Ces deux accidents mortels n’étaient pas les premiers, selon le maire Doret.

« Est-ce qu’il y a eu des accidents dans le coin ? Oui », dit-il.

Proximité avec les autoroutes

La Ville de Dorval a même pris l’initiative, il y a quelques semaines, de faire installer à ses frais, sur un terrain appartenant au ministère des Transports du Québec (MTQ), une clôture devant le centre Ullivik, situé en bordure de la voie de desserte de l’autoroute 520, pour prévenir les accidents.

Le maire reconnaît que le site pose des enjeux de sécurité en raison de sa proximité avec les autoroutes.

C’est pas un coin facile pour les piétons et les automobilistes si on ne connaît pas le quartier. Ce n’est pas bien éclairé et ce n’est pas résidentiel.

Marc Doret, maire de Dorval

Un autre enjeu est la consommation de drogue et d’alcool de certains résidants du centre.

Les Inuits qui sont hébergés à Ullivik doivent respecter des règles. « Ils sont fouillés par la sécurité à leur arrivée pour savoir s’ils ont de la drogue ou de l’alcool », explique Sonia Mancier, présidente de la Fédération interprofessionnelle de la santé du Québec, secteur privé, qui connaît l’établissement.

Si certains d’entre eux se présentent à la résidence en état d’intoxication, une procédure est en place. « Ils sont placés dans des salles de dégrisement ou dans la salle d’attente jusqu’à ce que ça aille un petit peu mieux.
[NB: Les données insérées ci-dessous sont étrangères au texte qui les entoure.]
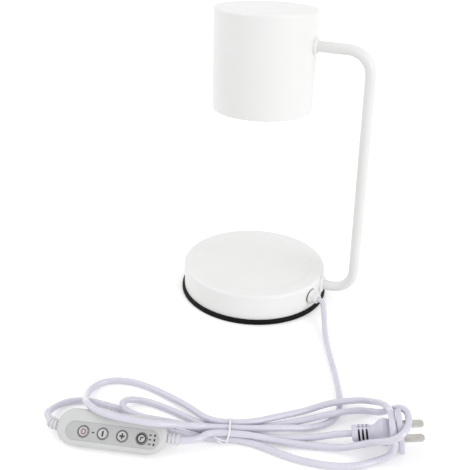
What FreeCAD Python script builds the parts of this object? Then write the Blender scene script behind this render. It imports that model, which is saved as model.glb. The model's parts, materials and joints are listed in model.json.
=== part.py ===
import FreeCAD, Part
import math
import os

# Candle warmer lamp: a round weighted base, a bent tube arm, an open-bottomed shade
# with a reflector bulb, and a mains cord with an in-line controller and a two-pin plug.
# All lengths are millimetres.  +Z is up and the base stands on z = 0 around the origin.

V = FreeCAD.Vector
X_AXIS = V(1, 0, 0)
Y_AXIS = V(0, 1, 0)
Z_AXIS = V(0, 0, 1)

# --- base -----------------------------------------------------------------
BASE_RADIUS = 68.0
BASE_TOP = 28.5
BASE_WALL = 1.2
BASE_EDGE_RADIUS = 2.8
BASE_BOTTOM = 1.6
DISH_INSET = 12.0
DISH_RADIUS = BASE_RADIUS - DISH_INSET
DISH_DEPTH = 0.8
DISH_SLOPE = 1.6
RING_PROUD = 2.5
RING_RADIUS = BASE_RADIUS + RING_PROUD
RING_HEIGHT = 4.5
RING_GRIP = 1.6
RING_INNER_RADIUS = BASE_RADIUS - BASE_WALL - RING_GRIP
RING_INNER_HEIGHT = 4.0
RING_BEAD_HEIGHT = 2.6
RING_GROOVE = 0.3
RING_EDGE = 0.8
PLATE_GAP = 0.1
PLATE_RADIUS = RING_INNER_RADIUS - PLATE_GAP
PLATE_UNDERSIDE = 1.2
PLATE_THICKNESS = 1.4
WEIGHT_SIDE_GAP = 6.8
WEIGHT_RADIUS = BASE_RADIUS - BASE_WALL - WEIGHT_SIDE_GAP
WEIGHT_TOP_GAP = 4.5
WEIGHT_TOP = BASE_TOP - DISH_DEPTH - BASE_WALL - WEIGHT_TOP_GAP
WEIGHT_EDGE = 1.5
WEIGHT_FOOT_GAP = 0.05
POCKET_DEPTH = 24.0
POCKET_INNER_X = WEIGHT_RADIUS - POCKET_DEPTH
POCKET_FRONT_Y = -38.0
POCKET_REAR_Y = 16.0
POCKET_FLOOR = 3.0
POST_RADIUS = 4.0
POST_INSET = 23.0
POST_CIRCLE = BASE_RADIUS - POST_INSET
POST_AZIMUTHS = (60.0, 180.0, 300.0)
POST_GAP = 0.5
SCREW_RADIUS = 1.5
SCREW_LENGTH = 9.0
SCREW_HEAD_RADIUS = 2.9
SCREW_HEAD_HEIGHT = 0.9
SCREW_SOCKET_RADIUS = 1.2
SCREW_SOCKET_DEPTH = 0.5

# --- shade ----------------------------------------------------------------
SHADE_RADIUS = 43.5
SHADE_WALL = 1.0
SHADE_BOTTOM = 180.5
SHADE_HEIGHT = 84.0
SHADE_TOP = SHADE_BOTTOM + SHADE_HEIGHT
SHADE_EDGE_RADIUS = 2.2
SHADE_LIP = 0.9

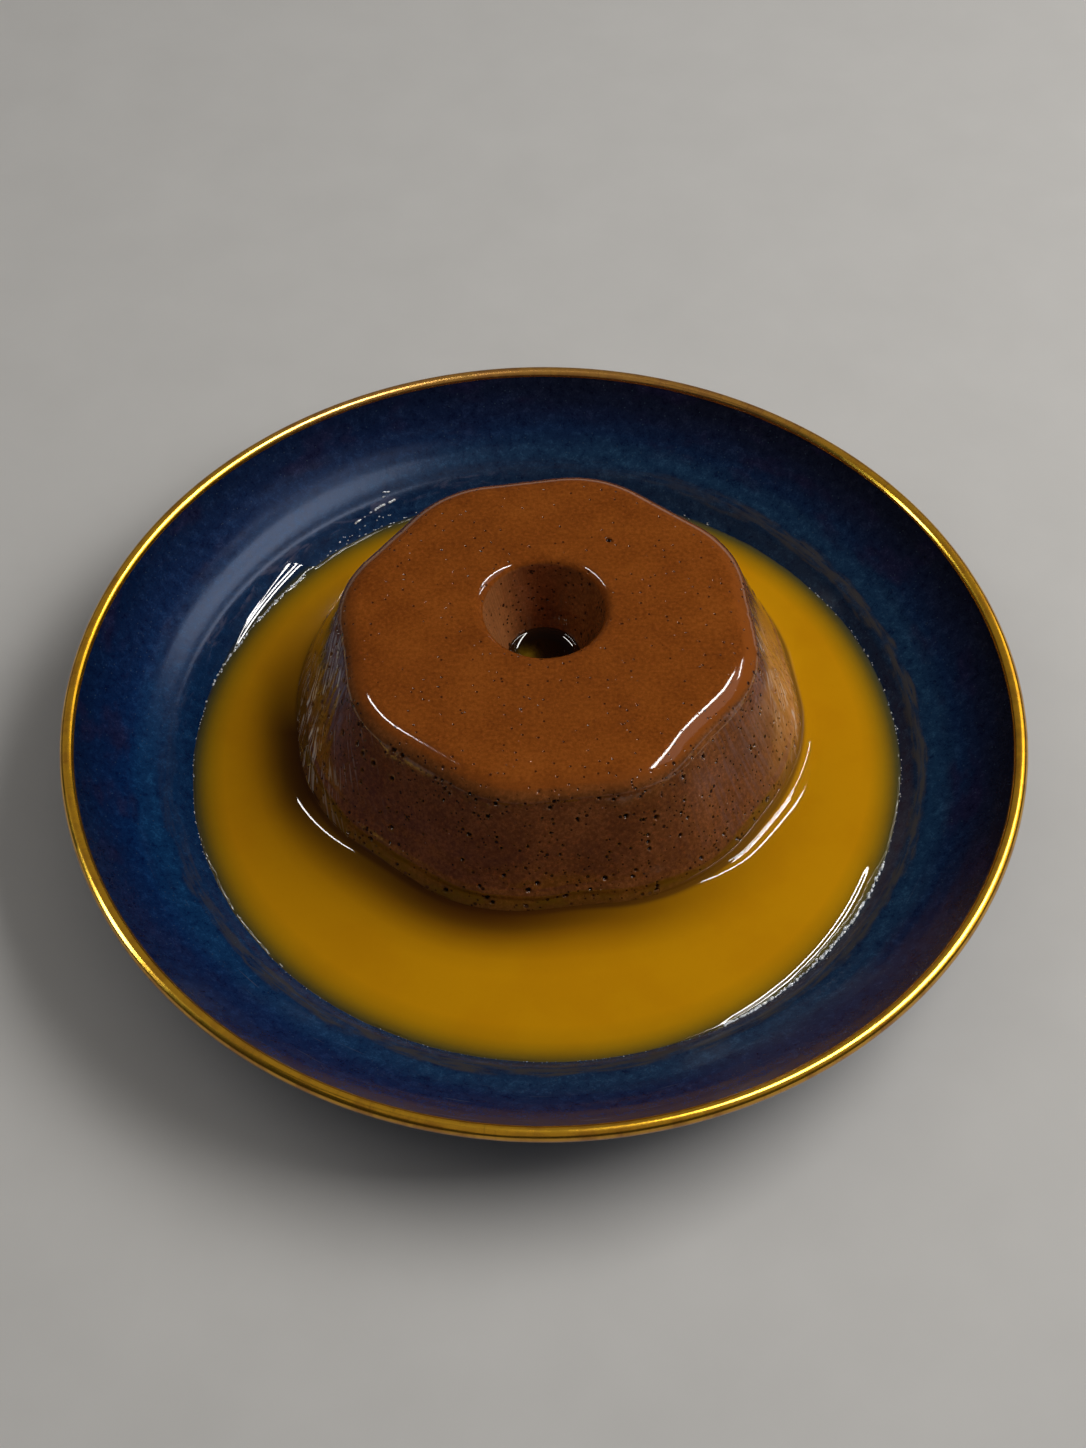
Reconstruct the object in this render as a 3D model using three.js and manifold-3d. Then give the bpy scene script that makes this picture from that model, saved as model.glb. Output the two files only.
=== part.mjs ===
// Creme caramel flan standing in its sauce on a round coupe plate.
// Millimetres, +Z up. The origin is the centre of the plate's foot ring, on the
// surface that the plate stands on. -Y is the front of the dish.

import * as THREE from 'three';
import * as BufferGeometryUtils from 'three/addons/utils/BufferGeometryUtils.js';
import Module from 'manifold-3d';

const wasm = await Module();
wasm.setup();

// Gap that touching pieces keep between them.
const GAP = 0.3;

// Points closer than this are one point when a mesh is made ready for a cut.
const WELD_DISTANCE = 1e-4;

// Plate: a thrown coupe plate with a flat well, a raised throwing ridge round the
// well, a hollow curved wall and a rounded lip.
const PLATE_RADIUS = 135;
const PLATE_HEIGHT = 34;
const PLATE_SEGMENTS = 84;
const WELL_FLOOR_Z = 10;
const WELL_FLOOR_RADIUS = 91;
const WELL_BEND_RADIUS = 98.2;
const WELL_TOP_RADIUS = 104.8;
const WELL_TOP_Z = 16.8;
const RIDGE_RADIUS = 107.6;
const RIDGE_Z = 17.9;
const WALL_BEND_RADIUS = 120;
const WALL_BEND_Z = 22;
const LIP_RADIUS = 2;
const LIP_INNER_ANGLE = 160;
const LIP_OUTER_ANGLE = -62;
const OUTSIDE_BEND_RADIUS = 121.5;
const OUTSIDE_BEND_Z = 17;
const SHOULDER_RADIUS = 104;
const SHOULDER_Z = 10;
const UNDERSIDE_BEND_RADIUS = 89;
const UNDERSIDE_Z = 4.8;
const FOOT_OUTER_RADIUS = 70;
const FOOT_WIDTH = 7;
const FOOT_FLARE = 1.4;
const FOOT_ROUND = 0.6;
const OUTSIDE_CURVE_STEPS = 5;
const INSIDE_CURVE_STEPS = 6;

// Flan: a ring-mould custard, an octagon with well-rounded corners whose sides lean
// in towards the top. It stands a little behind the middle of the plate.
const FLAN_CENTRE_X = 1.25;
const FLAN_CENTRE_Y = 15.2;
const FLAN_HEIGHT = 42.5;
const FLAN_SIDES = 8;
const FLAN_TURN = 7.7;
const FLAN_BASE_APOTHEM = 74.8;
const FLAN_BASE_CORNER_RADIUS = 57.4;
const FLAN_TOP_APOTHEM = 55.4;
const FLAN_TOP_CORNER_RADIUS = 30;
const FLAN_EDGE_ROUND = 4.5;
const FLAN_EDGE_STEPS = 4;
const FLAN_BODY_STEPS = 4;
const FLAN_SEGMENTS = 96;

// The custard slumps unevenly. Each row: direction in degrees from +X, how far the
// outline moves out at the base and at the top, and how wide the swelling is.
const FLAN_SWELLINGS = [
  { direction: -87, base: -2.2, top: 0.2, width: 16 },
  { direction: -42, base: 1.8, top: -1.2, width: 15 },
  { direction: -145, base: 0.8, top: 0.5, width: 24 },
  { direction: 30, base: -0.8, top: 0.5, width: 20 },
  { direction: 120, base: 0, top: -0.5, width: 22 },
  { direction: 172, base: -1.2, top: 0.5, width: 16 },
];

// Hole left by the mould's tube. It lies off the flan's centre and narrows downwards.
const HOLE_OFFSET_X = -1.2;
const HOLE_OFFSET_Y = 6;
const HOLE_BASE_RADIUS = 3.6;
const HOLE_TOP_RADIUS = 17.7;
const HOLE_EDGE_ROUND = 4.5;
const HOLE_EDGE_STEPS = 4;
const HOLE_WALL_STEPS = 3;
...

Ceux qui refusent carrément de se soumettre aux contrôles et de donner ce qu’ils ont sur eux peuvent éventuellement rester dehors. »
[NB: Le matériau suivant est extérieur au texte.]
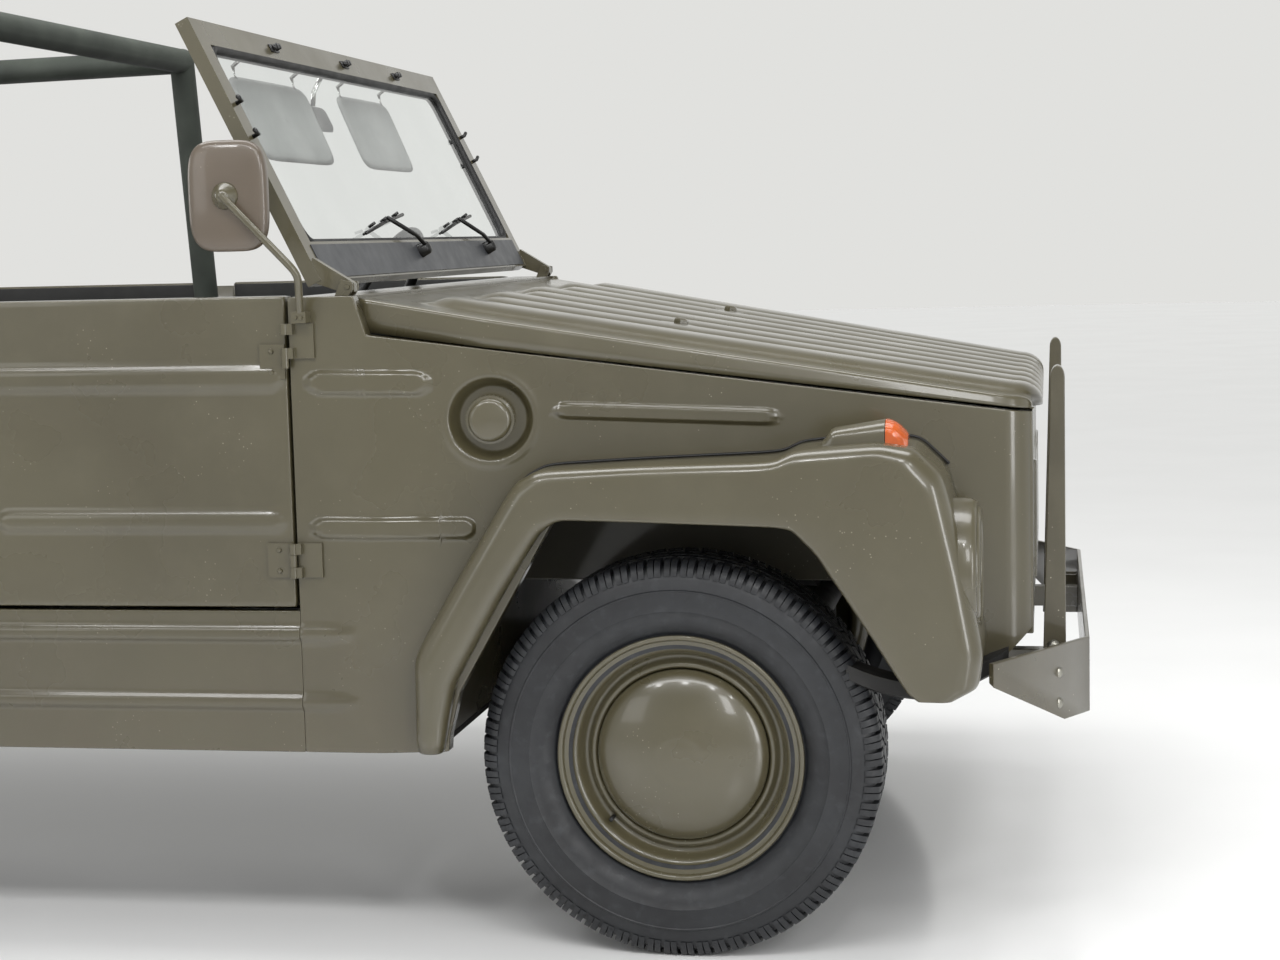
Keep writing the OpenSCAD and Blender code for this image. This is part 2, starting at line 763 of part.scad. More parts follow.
module front_axle() {
    color("#1c1c1b") {
        for (dz = [-75, 75])
            translate([beam_x, arm_y, tyre_r + dz + 10]) rotate([90, 0, 0]) cylinder(h = 2 * arm_y, r = 27);
        both_sides() {
            box([beam_x - 14, arm_y - 40, tyre_r - 100], [beam_x + 14, arm_y - 10, up(560) - tiny]);
            for (dz = [-72, 72]) difference() {
                union() {
                    rod([beam_x, arm_y - 4, tyre_r + dz + 8], [axle_f, king_y, tyre_r + dz], 14);
                    translate([axle_f, king_y, tyre_r + dz - 14]) cylinder(h = 28, r = 28);
                }
                translate([axle_f, king_y, 0]) cylinder(h = 1000, r = 18 + tiny);
            }
        }
        difference() {
            box([beam_x + 10, -26, tyre_r - 73], [beam_x + 85, 26, tyre_r - 57]);
            translate([beam_x + 58, 0, 0]) cylinder(h = 1000, r = tow_r);
        }
    }
}

king_y = across(545);

module knuckle() {
    translate([axle_f, king_y, tyre_r - 90]) cylinder(h = 180, r = 18);
    disc_y(axle_f, tyre_r, king_y, king_y + 30, 40);
    disc_y(axle_f, tyre_r, king_y + 30, track_y + 14 - tiny, 120);
}

module knuckle_right() {
    color("#1c1c1b") on_side(-1) knuckle();
}

module knuckle_left() {
    color("#1c1c1b") on_side(1) knuckle();
}

module rear_axle() {
    tube_x = kick_x - sheet_t - tiny - 40;
    color("#1c1c1b") {
        disc_y(tube_x, floor_z + 25, -across(500), across(500), 40);
        both_sides() {
            disc_y(axle_r, tyre_r, 120 + tiny, across(560), 32);
            disc_y(axle_r, tyre_r, across(560), track_y + 14 - tiny, 120);
            slab_y(across(480), across(500)) polygon([
                [tube_x, floor_z - 5], [tube_x, floor_z + 55], [axle_r - 60, tyre_r + 40],
                [axle_r - 60, tyre_r - 40]]);
        }
    }
}

module transaxle() {
    color("#6f6f6a") {
        box([axle_r - 90, -120, tyre_r - 110], [axle_r + 130, 120, tyre_r + 150]);
        box([axle_r + 130, -80, tyre_r - 80], [axle_r + 290, 80, tyre_r + 100]);
    }
}

module engine() {
    color("#55554f") box([axle_r - 540, -360, tyre_r - 90], [axle_r - 90 - tiny, 360, tyre_r + 330]);
}

module exhaust() {
    color("#3a3734") {
        disc_y(axle_r - 590 - tiny, tyre_r - 10, -300, 300, 50);
        for (y = [-60, 60]) rod([axle_r - 590, y, tyre_r - 30], [-bumper_x + 20, y, tyre_r - 45], 17);
    }
}

// Wheel shapes turn about local z, with +z towards the outside of the car
module rim_shape() {
    seat_r = 172;
    rotate_extrude($fn = 96) polygon([
        [seat_r - 9, -63], [rim_r, -70], [rim_r, -64], [seat_r + 4, -60], [seat_r + 4, 60],
        [rim_r, 64], [rim_r, 70], [seat_r - 6, 66], [seat_r - 14, 46], [cap_r + 6, 30],
        [cap_r + 2, 56], [cap_r * 0.8, 76], [cap_r * 0.45, 88], [0, 92],
        [0, 14], [cap_r, 14], [seat_r - 20, 28], [seat_r - 9, 20]]);
}

module tyre_shape() {
    w = tyre_w / 2;
    bead = 178;
    rotate_extrude($fn = 96) polygon([
        [bead, -60], [rim_r + 3, -62], [rim_r + 30, -w + 4], [rim_r + 62, -w], [tyre_r - 22, -w + 10],
        [tyre_r - 5, -w + 20], [tyre_r, -w + 30], [tyre_r, w - 30], [tyre_r - 5, w - 20],
        [tyre_r - 22, w - 10], [rim_r + 62, w], [rim_r + 30, w - 4], [rim_r + 3, 62], [bead, 60]]);
}

module wheel_place(x, s) {
    translate([x, s * track_y, tyre_r]) rotate([-90 * s, 0, 0]) children();
}

module rim_front_right() {
    color("#6b6550") wheel_place(axle_f, -1) rim_shape();
}

module rim_front_left() {
    color("#6b6550") wheel_place(axle_f, 1) rim_shape();
}

module rim_rear_right() {
    color("#6b6550") wheel_place(axle_r, -1) rim_shape();
}

module rim_rear_left() {
    color("#6b6550") wheel_place(axle_r, 1) rim_shape();
}

module tyre_front_right() {
    color("#20242a") wheel_place(axle_f, -1) tyre_shape();
}

module tyre_front_left() {
    color("#20242a") wheel_place(axle_f, 1) tyre_shape();
}

module tyre_rear_right() {
    color("#20242a") wheel_place(axle_r, -1) tyre_shape();
}

module tyre_rear_left() {
    color("#20242a") wheel_place(axle_r, 1) tyre_shape();
}

floor_pan();
sills();
front_sides();
rear_quarters();
nose_panel();
cowl();
front_tray();
rear_deck();
tail_panel();
front_guards();
rear_guards();
front_bumper();
rear_bumper();
roll_bar();
front_seats();
rear_bench();
steering_column();
mirror_right();
headlamps();
indicators();
tail_lamps();
filler_cap();
hinge_leaves();
front_axle();
rear_axle();
transaxle();
engine();
exhaust();
bonnet();
engine_lid();
door_front_right();
door_front_left();
door_rear_right();
door_rear_left();
screen_frame();
screen_glass();
wipers();
steering_wheel();
knuckle_right();
knuckle_left();
rim_front_right();
rim_front_left();
rim_rear_right();
rim_rear_left();
tyre_front_right();
tyre_front_left();
tyre_rear_right();
tyre_rear_left();
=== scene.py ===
"""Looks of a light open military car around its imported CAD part. Lengths in metres, +X forward."""
import json
import math
from functools import partial

import bmesh
import bpy
import numpy as np
from mathutils import Matrix, Vector

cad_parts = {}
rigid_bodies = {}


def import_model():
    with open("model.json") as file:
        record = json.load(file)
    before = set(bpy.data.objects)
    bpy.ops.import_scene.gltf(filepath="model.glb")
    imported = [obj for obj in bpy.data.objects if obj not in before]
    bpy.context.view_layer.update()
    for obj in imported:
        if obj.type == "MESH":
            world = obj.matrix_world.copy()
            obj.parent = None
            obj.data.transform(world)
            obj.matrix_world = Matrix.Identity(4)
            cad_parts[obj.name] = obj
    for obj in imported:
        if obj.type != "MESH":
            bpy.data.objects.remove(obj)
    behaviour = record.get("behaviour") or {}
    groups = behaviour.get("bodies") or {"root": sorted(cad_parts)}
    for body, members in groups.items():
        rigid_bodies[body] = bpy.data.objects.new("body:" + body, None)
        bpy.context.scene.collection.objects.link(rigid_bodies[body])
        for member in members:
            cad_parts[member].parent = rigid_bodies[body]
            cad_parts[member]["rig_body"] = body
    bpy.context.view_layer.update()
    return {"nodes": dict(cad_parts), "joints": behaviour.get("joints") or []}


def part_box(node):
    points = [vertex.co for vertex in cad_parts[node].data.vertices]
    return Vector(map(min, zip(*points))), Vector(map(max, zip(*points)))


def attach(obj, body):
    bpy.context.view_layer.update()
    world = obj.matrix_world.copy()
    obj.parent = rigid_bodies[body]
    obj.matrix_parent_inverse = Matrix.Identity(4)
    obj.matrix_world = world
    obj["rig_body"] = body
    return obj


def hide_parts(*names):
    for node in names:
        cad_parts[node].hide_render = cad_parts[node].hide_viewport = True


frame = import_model()
JOINTS = {j["name"]: j for j in frame["joints"]}
AXLE_F = JOINTS["roll_front_left"]["pos_m"][0]
AXLE_R = JOINTS["roll_rear_left"]["pos_m"][0]
TRACK = JOINTS["roll_front_left"]["pos_m"][1]
AXLE_Z = JOINTS["roll_front_left"]["pos_m"][2]
SIDE_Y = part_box("sills")[1].y - 0.005
GUARD_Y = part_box("front_guards")[1].y
NOSE_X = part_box("bonnet")[1].x
NOSE_Y = 0.575
BEND_X = 0.757


def side_at(x):
    """Distance of the body side from the centre line: straight, then a straight taper to the nose."""
    return np.where(x < BEND_X, SIDE_Y, SIDE_Y - (x - BEND_X) * (SIDE_Y - NOSE_Y) / (NOSE_X - BEND_X))


NOSE_R = .046


def corner_drop(x, end=None, r=NOSE_R):
    """How far a vertical front corner has turned inward at a station."""
    over = np.clip(x - ((end or NOSE_X) - r), 0, r)
    return r - np.sqrt(np.maximum(r * r - over * over, 0))


def soft_side(x):
    """Body side with a soft bend and a round front corner."""
    bend = np.logaddexp(0, (x - BEND_X) / .008) * .008
    return SIDE_Y - bend * (SIDE_Y - NOSE_Y) / (NOSE_X - BEND_X) - corner_drop(x)


# ---- materials

def linear(code):
    """sRGB hex to linear RGBA."""
    c = np.array([int(code[i:i + 2], 16) for i in (1, 3, 5)]) / 255
    c = np.where(c <= 0.04045, c / 12.92, ((c + 0.055) / 1.055) ** 2.4)
    return (*c.tolist(), 1.0)


def add(tree, kind, sockets=None, **settings):
    """Adds a node. sockets maps an input's name or number to a value or to an output to link."""
    n = tree.nodes.new("ShaderNode" + kind)
    for key, value in settings.items():
        setattr(n, key, value)
    for key, value in (sockets or {}).items():
        if isinstance(value, bpy.types.NodeSocket):
            tree.links.new(value, n.inputs[key])
        else:
            n.inputs[key].default_value = value
    return n


def calc(tree, kind, a, b):
    """Result of one sum on two values or sockets."""
    return add(tree, "Math", {0: a, 1: b}, operation=kind).outputs[0]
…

Le maire Doret s’interroge toutefois sur les mesures de sécurité déployées par l’établissement pour assurer l’encadrement des pensionnaires durant leur séjour.

« Il y a une discussion à avoir avec notre premier ministre et notre ministre de la Santé pour essayer de comprendre la situation, affirme-t-il. Ça fait plusieurs années qu’on a des problématiques autour de cet établissement. La sécurité des résidants est notre priorité. Mais c’est difficile, c’est au bord d’une autoroute. Le MTQ doit sécuriser les lieux et le SPVM [Service de police de la Ville de Montréal] doit faire le suivi. »

Revoir la sécurité

« Ce que je trouve abominable, c’est qu’on attend encore et encore des situations pour bouger, ajoute Mme Mancier. On attend qu’il y ait des gens qui meurent pour réagir. La sécurisation aux abords de cet établissement est une nécessité. Pour moi, quand on accepte un projet près des autoroutes, on s’assure que la bâtisse est sécuritaire et qu’on a les ressources pour cette clientèle-là. Il faut encadrer tout ça le mieux possible. Il va falloir revoir la sécurité au moment de l’arrivée de ces personnes-là et se demander s’il y a assez d’agents de sécurité. »

De son côté, le SPVM a fait savoir, par courriel, qu’il n’avait « pas relevé, au cours des derniers mois, de situations particulières dans le secteur du centre Ullivik ».

Sa porte-parole, Caroline Labelle, a ajouté qu’une patrouille autochtone est présente sur le territoire du poste de police de Dorval depuis le mois de mai.

Le Bureau du coroner a par ailleurs confirmé, mardi, que des enquêtes avaient été ordonnées sur la mort de Mary-Jane Tulugak et de Nellie Niviaxie, « comme c’est le cas pour tout décès survenu dans des circonstances violentes ». Les investigations ont été confiées à MÉric Lépine, qui est coprésident du Comité sur la mortalité autochtone créé par le Bureau du coroner.

La Presse a aussi cherché à comprendre comment sont établies les structures de gouvernance et de prise en charge d’Ullivik, qui est dans l’île de Montréal, mais qui relève de la Régie régionale de la santé et des services sociaux du Nunavik. Mais cette dernière n’a pas répondu à nos questions et nos demandes d’entrevue.